En cuanto al distrito único y a las reticencias que suscita, no se trata -como afirman la demagogia y la intoxicación- de defender la endogamia y el aislamiento liliputiense de las universidades catalanas, de rechazar a estudiantes o docentes del resto del Estado y de Europa. Se trata sólo de preservar la recatada posición que el catalán ocupa hoy en las aulas, las tesis, los tribunales, la actividad académica formal: seguramente, no más allá del 40%, repartido de modo muy desigual según los centros. ¿Estudiantes de fuera? Bienvenidos sean si llegan informados del statu quo en la facultad que les interesa y están dispuestos a adaptarse a él, como lo estarían si un programa Erasmus los llevase a Padua, a Amberes o a Lisboa. Lo inadmisible sería que el distrito único sirviera de pretexto para una serie de pleitos lingüísticos que, debidamente jaleados, diesen al traste con la presencia ni siquiera paritaria de la lengua catalana en la enseñanza superior.

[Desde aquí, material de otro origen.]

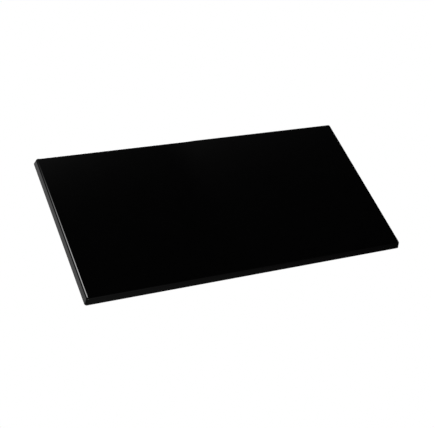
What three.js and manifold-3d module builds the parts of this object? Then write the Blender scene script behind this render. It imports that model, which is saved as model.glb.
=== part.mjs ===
// Kick plate: a boxed, tape-mounted protection plate for the foot of a door leaf.
//
// A gloss-coated steel tray (the pan) with sloping walls and rounded top edges is
// bonded over a core board, closed at the back by a balancing sheet and a bead of
// sealant, and carries seven strips of foam mounting tape, each under its own
// release liner.
//
// Frame, in millimetres: the plate lies on its back. The door's face is the plane
// z = 0, the show face looks along +Z, the long side runs along X, and the origin
// is the middle of the rectangle that touches the door.

import * as THREE from 'three';
import { mergeVertices } from 'three/addons/utils/BufferGeometryUtils.js';
import Module from 'manifold-3d';

// ---- driving dimensions (mm) ---------------------------------------------------

const PLATE_LENGTH = 400;        // along X, at the rim of the walls
const PLATE_HEIGHT = 203;        // along Y, at the rim of the walls
const PLATE_DEPTH = 10;          // door face to show face
const RIM_STANDOFF = 0.4;        // the rim stays this far off the door

const PAN_SHEET = 1.5;           // steel sheet, coated
const PAN_DRAFT = 1.8;           // each wall leans in by this much, rim to show face
const PAN_CORNER_RADIUS = 2.6;   // vertical corners, outside
const PAN_EDGE_RADIUS = 2.4;     // rounding between wall and show face, outside
const PAN_CORNER_STEPS = 6;      // facets in a vertical corner
const PAN_EDGE_STEPS = 5;        // facets in the rounded top edge
const PAN_CUTTER_BOTTOM = -2;    // z where the block that hollows the pan starts

const BOND_THICKNESS = 0.25;     // each glue line
const CORE_THICKNESS = 6;
const CORE_LENGTH = 391;
const CORE_HEIGHT = 194;
const CORE_CORNER = 2;
const CORE_CORNER_STEPS = 4;

const BACK_SHEET_THICKNESS = 0.75;
const BACK_SHEET_OVERHANG = 0.7; // past the core on every side
const BACK_SHEET_LENGTH = CORE_LENGTH + 2 * BACK_SHEET_OVERHANG;
const BACK_SHEET_HEIGHT = CORE_HEIGHT + 2 * BACK_SHEET_OVERHANG;
const BACK_SHEET_CORNER = 3;
const BACK_SHEET_CORNER_STEPS = 5;

const SEAL_GAP = 0.12;           // clearance of the cured bead to the pan and the sheet
const SEAL_BELOW = 0.35;         // how far the bead reaches below the back sheet
const SEAL_ABOVE = 0.15;         // how far it reaches above the sheet
const SEAL_CORNER_STEPS = 6;
const SEAL_CUTTER_OVERRUN = 1;   // the cutter passes the bead by this much at each end

const TAPE_WIDTH = 19;
const TAPE_THICKNESS = 1.1;
const TAPE_MARGIN_X = 190;       // outer edge of the tape frame from the middle, along X
const TAPE_MARGIN_Y = 91.5;      // the same along Y
const TAPE_GAP = 4;              // between the end of an upright's span and a long strip
const UPRIGHT_PITCH = 90;        // between the three inner uprights

const LINER_THICKNESS = 0.15;
const LINER_OVERHANG = 0.4;      // past each long edge of the tape
const LINER_TAB = 9;             // finger tab past the end of the tape
const LINER_TAB_RADIUS = 6;
const LINER_TAB_STEPS = 5;

// ---- levels above the door face ------------------------------------------------

const Z_TAPE = LINER_THICKNESS;
const Z_BACK_SHEET = Z_TAPE + TAPE_THICKNESS;
const Z_BACK_BOND = Z_BACK_SHEET + BACK_SHEET_THICKNESS;
const Z_CORE = Z_BACK_BOND + BOND_THICKNESS;
const Z_FACE_BOND = Z_CORE + CORE_THICKNESS;
const Z_PAN_INSIDE = Z_FACE_BOND + BOND_THICKNESS;

// ---- materials -----------------------------------------------------------------

const material = ({ color, roughness, metalness = 0 }) =>
  new THREE.MeshStandardMaterial({ color, roughness, metalness });

const GLOSS_BLACK = material({ color: 0x060607, roughness: 0.08 });
const GALVANISED = material({ color: 0x9aa0a3, roughness: 0.45, metalness: 0.9 });
const CORE_BROWN = material({ color: 0x8a6a48, roughness: 0.85 });
const GLUE_AMBER = material({ color: 0xb9a06a, roughness: 0.5 });
const SEAL_BLACK = material({ color: 0x101011, roughness: 0.6 });
const FOAM_GREY = material({ color: 0x3a3b3d, roughness: 0.9 });
const LINER_WHITE = material({ color: 0xe9e6dc, roughness: 0.4 });

// ---- solids --------------------------------------------------------------------

const wasm = await Module();
wasm.setup();

// Only positions may count when vertices are merged, or the solid has open seams.
const toSolid = (geometry) => {
  geometry.deleteAttribute('normal');
  geometry.deleteAttribute('uv');
  const merged = mergeVertices(geometry, 1e-5);
  return new wasm.Manifold(new wasm.Mesh({
    numProp: 3,
    vertProperties: new Float32Array(merged.attributes.position.array),
    triVerts: new Uint32Array(merged.index.array),
  }));
};

// The outside block with the inside block cut out of it.
const hollow = (outside, inside) => {
  const mesh = toSolid(outside).subtract(toSolid(inside)).getMesh();
  const geometry = new THREE.BufferGeometry();
  const positions = new Float32Array(mesh.vertProperties);
  geometry.setAttribute('position', new THREE.BufferAttribute(positions, 3));
  geometry.setIndex(new THREE.BufferAttribute(new Uint32Array(mesh.triVerts), 1));
  geometry.computeVertexNormals();
  return geometry;
};

const extrude = (shape, depth, curveSegments, steps = 1) =>
  new THREE.ExtrudeGeometry(shape, { depth, steps, bevelEnabled: false, curveSegments });

// A rectangle with four equal rounded corners, centred on the origin.
const roundedRectangle = (length, height, radius) => {
  const x = length / 2;
  const y = height / 2;
  const shape = new THREE.Shape();
  shape.moveTo(-x + radius, -y);
  shape.lineTo(x - radius, -y);
  shape.absarc(x - radius, -y + radius, radius, -Math.PI / 2, 0, false);
  shape.lineTo(x, y - radius);
  shape.absarc(x - radius, y - radius, radius, 0, Math.PI / 2, false);
  shape.lineTo(-x + radius, y);
  shape.absarc(-x + radius, y - radius, radius, Math.PI / 2, Math.PI, false);
  shape.lineTo(-x, -y + radius);
  shape.absarc(-x + radius, -y + radius, radius, Math.PI, 1.5 * Math.PI, false);
  return shape;
};

const slab = ({ length, height, corner, bottom, thickness, cornerSteps }) =>
  extrude(roundedRectangle(length, height, corner), thickness, cornerSteps)
    .translate(0, 0, bottom);

// A rounded-rectangle block whose outline changes with height. Each level gives
// z, how far the walls have leant in there, and how far the rounded top edge has
// drawn the outline in; the lean moves the corner centres, the rounding shrinks
// the corner radius.
const taperedBlock = ({ length, height, corner, levels, cornerSteps }) => {
  const steps = levels.length - 1;
  const geometry = extrude(roundedRectangle(length, height, corner), steps, cornerSteps, steps);
  const points = geometry.attributes.position;
  const centreX = length / 2 - corner;
  const centreY = height / 2 - corner;
  for (let i = 0; i < points.count; i++) {
    // The block is extruded one unit per level, so z is the level's index.
    const { z, lean, draw } = levels[Math.round(points.getZ(i))];
    const x = points.getX(i);
    const y = points.getY(i);
    const sideX = Math.sign(x);
    const sideY = Math.sign(y);
    const shrink = (corner - draw) / corner;
    points.setXYZ(i,
      sideX * (centreX - lean) + (x - sideX * centreX) * shrink,
      sideY * (centreY - lean) + (y - sideY * centreY) * shrink,
      z);
  }
  return geometry;
};

// A level on the pan's walls, which lean in evenly from the rim to the show face.
const wallLevel = (z, draw = 0) => ({
  z,
  lean: PAN_DRAFT * (z - RIM_STANDOFF) / (PLATE_DEPTH - RIM_STANDOFF),
  draw,
});

// A block that fills the pan's outline set in by `inset`.
const panBlock = (inset, levels, cornerSteps) => taperedBlock({
  length: PLATE_LENGTH - 2 * inset,
  height: PLATE_HEIGHT - 2 * inset,
  corner: PAN_CORNER_RADIUS - inset,
  levels,
  cornerSteps,
});

// ---- pan -----------------------------------------------------------------------

// Levels from bottom to top, with the top edge rounded by edgeRadius.
const roundedLevels = (bottom, top, edgeRadius) => {
  const levels = [wallLevel(bottom)];
  for (let i = 0; i <= PAN_EDGE_STEPS; i++) {
    const angle = (i / PAN_EDGE_STEPS) * Math.PI / 2;
    const z = top - edgeRadius + edgeRadius * Math.sin(angle);
    levels.push(wallLevel(z, edgeRadius * (1 - Math.cos(angle))));
  }
  return levels;
};

const makePan = () => {
  const outsideLevels = roundedLevels(RIM_STANDOFF, PLATE_DEPTH, PAN_EDGE_RADIUS);
  const insideLevels =
    roundedLevels(PAN_CUTTER_BOTTOM, Z_PAN_INSIDE, PAN_EDGE_RADIUS - PAN_SHEET);
  return hollow(
    panBlock(0, outsideLevels, PAN_CORNER_STEPS),
    panBlock(PAN_SHEET, insideLevels, PAN_CORNER_STEPS));
};

// ---- core board, glue films and back sheet -------------------------------------

const makeCoreLayer = (bottom, thickness) => slab({
  length: CORE_LENGTH,
  height: CORE_HEIGHT,
  corner: CORE_CORNER,
  bottom,
  thickness,
  cornerSteps: CORE_CORNER_STEPS,
});

const makeBackSheet = () => slab({
  length: BACK_SHEET_LENGTH,
  height: BACK_SHEET_HEIGHT,
  corner: BACK_SHEET_CORNER,
  bottom: Z_BACK_SHEET,
  thickness: BACK_SHEET_THICKNESS,
  cornerSteps: BACK_SHEET_CORNER_STEPS,
});

// ---- sealant bead between the back sheet and the walls -------------------------

const makeSeal = () => {
  const bottom = Z_BACK_SHEET - SEAL_BELOW;
  const top = Z_BACK_BOND + SEAL_ABOVE;
  const levels = [wallLevel(bottom), wallLevel(top)];
  const outside = panBlock(PAN_SHEET + SEAL_GAP, levels, SEAL_CORNER_STEPS);
  const inside = slab({
    length: BACK_SHEET_LENGTH + 2 * SEAL_GAP,
    height: BACK_SHEET_HEIGHT + 2 * SEAL_GAP,
    corner: BACK_SHEET_CORNER + SEAL_GAP,
    bottom: bottom - SEAL_CUTTER_OVERRUN,
    thickness: top - bottom + 2 * SEAL_CUTTER_OVERRUN,
    cornerSteps: SEAL_CORNER_STEPS,
  });
  return hollow(outside, inside);
};

// ---- tape strips and liners ----------------------------------------------------

// Both run along +X from x = 0 and are centred on Y; the strip's group turns them.
const makeTape = (length) =>
  new THREE.BoxGeometry(length, TAPE_WIDTH, TAPE_THICKNESS)
    .translate(length / 2, 0, TAPE_THICKNESS / 2);

// Square at x = 0, rounded at the tab.
const makeLiner = (tapeLength) => {
  const side = TAPE_WIDTH / 2 + LINER_OVERHANG;
  const end = tapeLength + LINER_TAB;
  const radius = LINER_TAB_RADIUS;
  const shape = new THREE.Shape();
  shape.moveTo(0, -side);
  shape.lineTo(end - radius, -side);
  shape.absarc(end - radius, -side + radius, radius, -Math.PI / 2, 0, false);
  shape.lineTo(end, side - radius);
  shape.absarc(end - radius, side - radius, radius, 0, Math.PI / 2, false);
  shape.lineTo(0, side);
  shape.closePath();
  return extrude(shape, LINER_THICKNESS, LINER_TAB_STEPS);
};

// Each span holds a tape and its liner's tab.
const LONG_SPAN = 2 * TAPE_MARGIN_X;
const UPRIGHT_SPAN = 2 * (TAPE_MARGIN_Y - TAPE_WIDTH - TAPE_GAP);
const END_X = TAPE_MARGIN_X - TAPE_WIDTH / 2;
const LONG_Y = TAPE_MARGIN_Y - TAPE_WIDTH / 2;

const longStrip = (place, y) =>
  ({ place, x: -LONG_SPAN / 2, y, turn: 0, span: LONG_SPAN });
const upright = (place, x) =>
  ({ place, x, y: -UPRIGHT_SPAN / 2, turn: Math.PI / 2, span: UPRIGHT_SPAN });

const STRIPS = [
  longStrip('top', LONG_Y),
  longStrip('bottom', -LONG_Y),
  upright('left_end', -END_X),
  upright('right_end', END_X),
  upright('upright_left', -UPRIGHT_PITCH),
  upright('upright_centre', 0),
  upright('upright_right', UPRIGHT_PITCH),
];

// ---- assembly ------------------------------------------------------------------

const plate = new THREE.Group();
plate.name = 'kick_plate';

const put = (name, geometry, surface, parent = plate) => {
  const mesh = new THREE.Mesh(geometry, surface);
  mesh.name = name;
  parent.add(mesh);
  return mesh;
};

put('face_pan', makePan(), GLOSS_BLACK);
put('face_bond_film', makeCoreLayer(Z_FACE_BOND, BOND_THICKNESS), GLUE_AMBER);
put('core_board', makeCoreLayer(Z_CORE, CORE_THICKNESS), CORE_BROWN);
put('back_bond_film', makeCoreLayer(Z_BACK_BOND, BOND_THICKNESS), GLUE_AMBER);
put('back_sheet', makeBackSheet(), GALVANISED);
put('edge_seal', makeSeal(), SEAL_BLACK);

for (const { place, x, y, turn, span } of STRIPS) {
  const strip = new THREE.Group();
  strip.position.set(x, y, 0);
  strip.rotation.z = turn;
  plate.add(strip);

  const tapeLength = span - LINER_TAB;
  const tape = put(`tape_${place}`, makeTape(tapeLength), FOAM_GREY, strip);
  tape.position.z = Z_TAPE;
  put(`liner_${place}`, makeLiner(tapeLength), LINER_WHITE, strip);
}

export default plate;
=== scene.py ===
"""Kick plate: a gloss black pressed pan over a bonded core and back sheet, with foam tape
strips and their liners underneath, in a white studio.

It lies face up on the floor, centred on the origin: long sides along X, short sides
along Y, left end at -X, front at -Y. Shapes are in millimetres and are turned into
metres in make(). Materials, floor shading and camera are in metres, light angles in
degrees, with azimuth counter-clockwise from +X."""
import math

import bpy
import numpy as np
from mathutils import Matrix, Vector


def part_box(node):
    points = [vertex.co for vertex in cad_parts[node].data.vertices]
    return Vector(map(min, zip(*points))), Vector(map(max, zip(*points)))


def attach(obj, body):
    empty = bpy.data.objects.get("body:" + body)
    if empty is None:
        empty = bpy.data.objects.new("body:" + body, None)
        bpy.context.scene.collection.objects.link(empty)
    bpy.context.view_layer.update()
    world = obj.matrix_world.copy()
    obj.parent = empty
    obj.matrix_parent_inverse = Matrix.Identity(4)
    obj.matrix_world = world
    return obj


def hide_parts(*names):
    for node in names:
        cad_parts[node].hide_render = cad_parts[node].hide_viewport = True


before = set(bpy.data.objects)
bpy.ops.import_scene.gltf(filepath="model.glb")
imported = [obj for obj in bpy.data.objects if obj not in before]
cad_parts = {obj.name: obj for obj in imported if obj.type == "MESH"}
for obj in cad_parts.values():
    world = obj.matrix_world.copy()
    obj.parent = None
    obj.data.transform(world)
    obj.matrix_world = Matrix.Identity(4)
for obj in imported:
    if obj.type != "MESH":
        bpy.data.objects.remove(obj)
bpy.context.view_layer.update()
MM = 0.001
FALL = (1.0, 0.0)  # output range of a ramp that goes down

# ---------------------------------------------------------------- mesh helpers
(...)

Para concluir, opino que, en este como en tantos otros ámbitos, el modelo está en Europa. El día en que los noruegos, los daneses, los suecos, los fineses, los eslovacos, los lituanos y tantos otros pueblos europeos concluyan que sus lenguas respectivas son factores de aislamiento y lastres para el desarrollo material y moral, y en consecuencia renuncien a ellas y se pasen en bloque al inglés o al alemán, ese mismo día los catalanes deberíamos matar nuestro pequeño idioma y abdicar de este bilingüismo que tan complicado resulta. A fecha de hoy, sin embargo, no se observan indicios.